Once you are satisfied with your movie, now associate yourself into the picture as if you’re doing it

for real. Use all your senses, what can you smell (it could be the coffee from the café or the saddle

soap on your tack for example). What can you taste, what can you hear, what do you feel (your legs may feel heavy or you may have butterflies in your stomach). It’s important to use as much detail as possible, as though you are actually there. Turn up the volume of the sounds and make the colours in your movie vibrant. Take your time to notice every detail in your performance.

Whilst you’re inside your movie performing your goal, if something in your movie doesn’t feel right

or something occurs you don’t like, go back and make changes. You are the director. Visualise the

outcome you want. See it, feel it, believe in it. Develop the blue print in your imagery.

When you are completely happy with how your movie ran and you performed your goal successfully, store it on a virtual memory stick in your mind for you to watch anytime you wish. The more you watch it, the better and easier it will become.
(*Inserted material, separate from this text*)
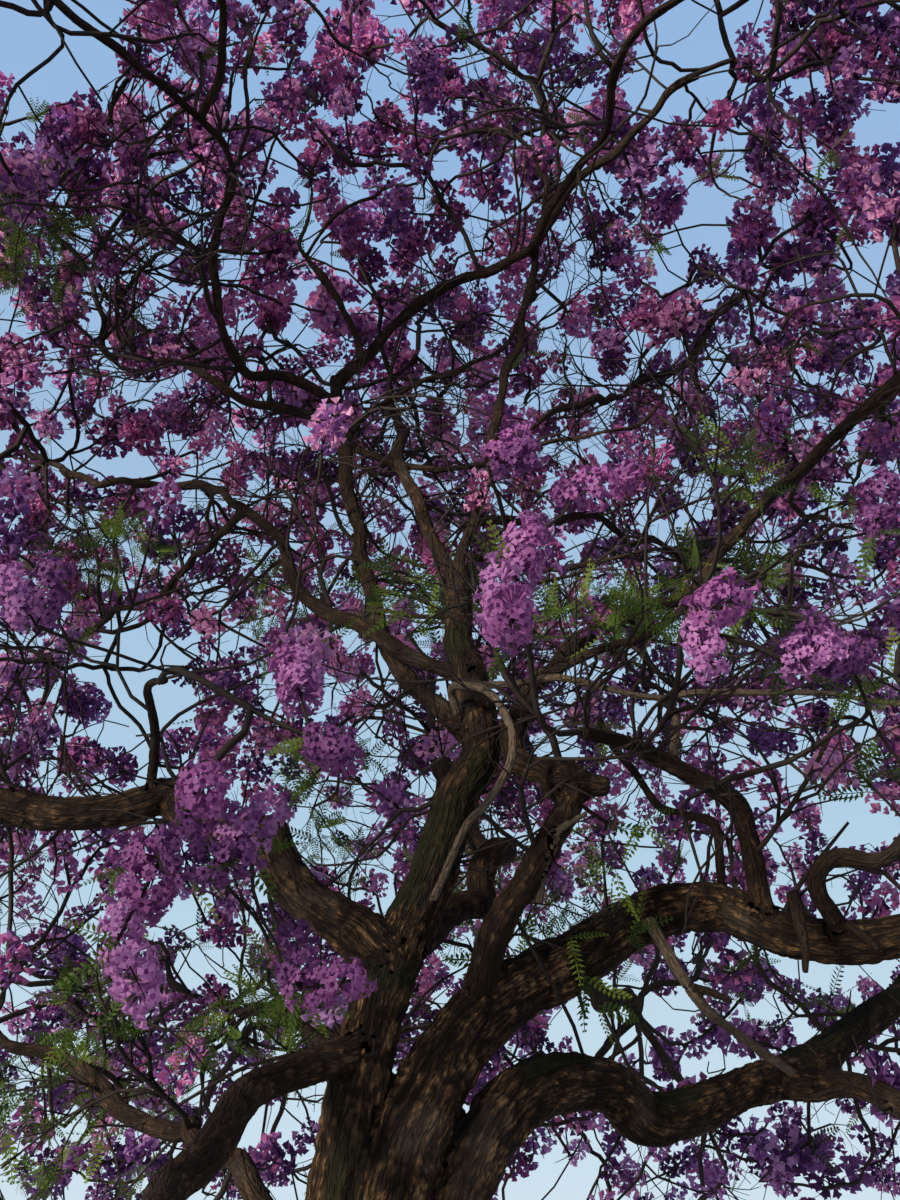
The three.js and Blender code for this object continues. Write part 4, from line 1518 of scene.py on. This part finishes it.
def lay_pieces(name, things, smooth, finish, slot):
    """Many small things, each points and triangles, joined into pieces of limited size"""
    runs, size = [[]], 0
    for thing in things:
        if size + len(thing[1]) > PIECE_LIMIT:
            runs.append([])
            size = 0
        runs[-1].append(thing)
        size += len(thing[1])
    for number, run in enumerate(runs, 1):
        points, faces = merged(run)
        mesh = bpy.data.meshes.new(name)
        mesh.vertices.add(len(points))
        mesh.vertices.foreach_set("co", points.astype(np.float32).ravel())
        mesh.loops.add(faces.size)
        mesh.loops.foreach_set("vertex_index", faces.astype(np.int32).ravel())
        mesh.polygons.add(len(faces))
        mesh.polygons.foreach_set("loop_start", np.arange(0, faces.size, 3, dtype=np.int32))
        mesh.polygons.foreach_set("use_smooth", np.full(len(faces), smooth))
        mesh.update(calc_edges=True)
        mesh.materials.append(finish)
        piece = bpy.data.objects.new(name + "_%d" % number, mesh)
        bpy.context.scene.collection.objects.link(piece)
        ride_as(piece, slot, *MASSES)


# Blossom: trumpet flowers on a short stalk, a head modelled in a few kinds and copied. A far
# head is two halves in one place, each with a tint of its own

HEAD_KINDS = 6
NEAR_KINDS = 4
HALF_FLOWERS = 25
NEAR_FLOWERS = 44
HEAD_LENGTH = 0.3
FLOWERS_FROM = 0.1
FLOWERS_OVER = 0.7
FLOWER_TURN = 2.4
TURNED_OFF = 0.4
TILTS = (-0.6, 0.4)
TILT_AT_TIP = 0.9
FLOWER_LENGTH = 0.055
NEAR_LENGTH = 0.068
FLOWER_SIZES = (0.85, 1.15)
STALKLET = 0.065
NEAR_STALKLET = 0.035
STALKLET_SIZES = (0.3, 1.3)
RIM_RADIUS = 0.03
RIM_SIZES = (0.75, 1.35)
RIM_HEIGHTS = (0.7, 1.15)
MOUTH_RADIUS = 0.014
MOUTH_SIZES = (0.85, 1.2)
TUBE_SHARE = 0.4
LOBE_LENGTH = 0.018
LOBE_SIZES = (0.8, 1.3)
LOBE_DROPS = (-0.5, 0.4)
LOBE_HALF_TURN = 0.45


def aimed(axis, roll):
    """A turn that takes +Z to the axis, as a matrix"""
    axis = axis / np.linalg.norm(axis)
    guess = np.array([0, 0, 1.0]) if abs(axis[2]) < 0.9 else np.array([1.0, 0, 0])
    across = np.cross(guess, axis)
    across /= np.linalg.norm(across)
    over = np.cross(axis, across)
    turned = across * math.cos(roll) + over * math.sin(roll)
    return np.stack([turned, np.cross(axis, turned), axis], axis=1)


def rim(radii, angles, heights):
    return np.stack([radii * np.cos(angles), radii * np.sin(angles), heights], axis=1)


def plain_flower(rng, length):
    """A trumpet seen from afar: three faces that open to a ruffled rim"""
    j = np.arange(3)
    angles = j * 2 * math.pi / 3 + rng.uniform(-TURNED_OFF, TURNED_OFF, 3)
    wide = RIM_RADIUS * rng.uniform(*RIM_SIZES, 3)
    points = [np.zeros((1, 3)), rim(wide, angles, length * rng.uniform(*RIM_HEIGHTS, 3))]
    faces = np.stack([0 * j, 1 + (j + 1) % 3, 1 + j], axis=1)
    return np.concatenate(points), faces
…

Remember, your mind is unable to tell the difference between your movie and real time, your brain is tricked into thinking your performance is real.

When you next actually ride down that centre line for real, your mind will recall all that detail you put into your movie and it will feel as though you have ridden your test as many times before in exactly the way you directed it helping you to feel focused, in control and relaxed.

Dare to dream. Life is about challenges and they are rarely easy but when faced with them we dig

deep and make it to the other side of our difficulties. That is why achieving our goals and dreams is

so rewarding, we see what we are truly capable of and as our confidence in our ability grows, the

challenges get further and further apart. The things that inspire and create happiness cannot be

bought, live your dreams and begin your transformation.

Get busy setting your goals and making your dreams a reality. You can do this!